Tuesday, January 8, 2013

Starr meets with Gazette, picks music teachers over counselors, keeps staff credit cards


Superintendent Joshua Starr appears to be continuing the Jerry Weast scheme of attempting to manipulate media coverage by only meeting with certain members of the press.
...Meeting with The Gazette editors Thursday, Starr said he chose next year to add five instrumental music teachers rather than adding to student support teams, such as counselors or pupil personnel workers.
Starr said there is a great demand for instrumental music, and there needs to be a strong pipeline for the programming from elementary to high school, or else it will take years to recoup.
“We can maintain where we are with the [pupil personnel workers] complement of folks we have, where if we let the instrumental musical program die off, it takes so many years of recovery that I just don’t think it is worth that. It is an efficiency decision on one hand.”
Meanwhile, the counselor-to-student ratio at middle schools continues to grow.
Starr proposes to add one counselor for next school year for a projected enrollment growth of 2,336 students...
...Councilman Philip M. Andrews (D-Dist. 3) of Gaithersburg said it is important for people to know the school system could have chosen to restore school-based staff this school year, but decided against it.Andrews said it all goes back to the school system’s decision this summer to give eligible school system employees two step increases in their pay, which the council criticized.
About 150 positions could have been restored this year if the school system would have devoted just one-sixth of the $47 million that was spent on salaries, Andrews said...
 http://www.gazette.net/article/20130108/NEWS/130109912/1124/montgomery-restores-music-teachers-over-other-positions&template=gazette

1 comment:

  1. For what it's worth, the allotment of students per elementary instrumental music teacher has been creeping up for years and was already bordering on untenable when I left MCPS (I stuck it out till I went into labor with my first child). To give you an idea, things were tight when I spent 4 days a week at Piney Branch Elementary School; with the GT magnet there, I had a HUGE number of students to work with and got NO planning time if I wanted to teach all comers, AND I taught through lunch form time to time. As far as I know, that same position is now a 2-1/2 day position, just a bit over HALF of what was already a crazy-busy position with too-large classes (I was already teaching beginning classes of 9-14 in 30-minute slots, and if you've never tried to manage that many beginning saxophone players or violinists, let alone TEACH them, you haven't lived! LOL). Compared to neighboring systems, MCPS's elementary instrumental music allotment is crazy unrealistically full.

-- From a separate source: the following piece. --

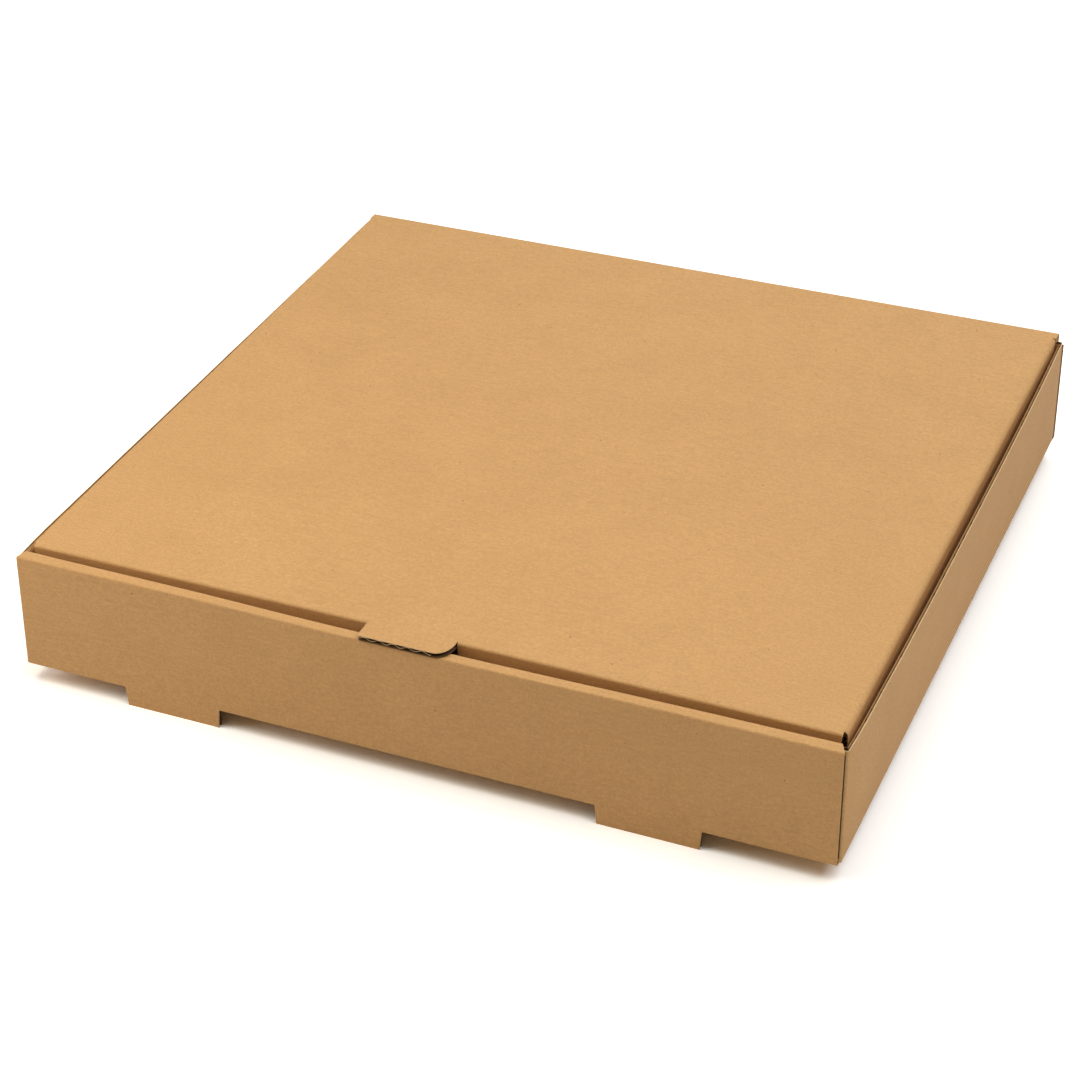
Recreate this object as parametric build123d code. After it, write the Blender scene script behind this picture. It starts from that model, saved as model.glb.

    MCPS frankly should be hiring more like a dozen instrumental music teachers by now; 5 is a drop in the bucket and even those were overdue 12 years ago. Dr. Starr easily has a hundred places to spend every dollar MCPS gets. I don't envy him these decisions, but I will say, with the qualifier that instrumental music is my specialty, that it's refreshing to see some attention paid to the arts for once.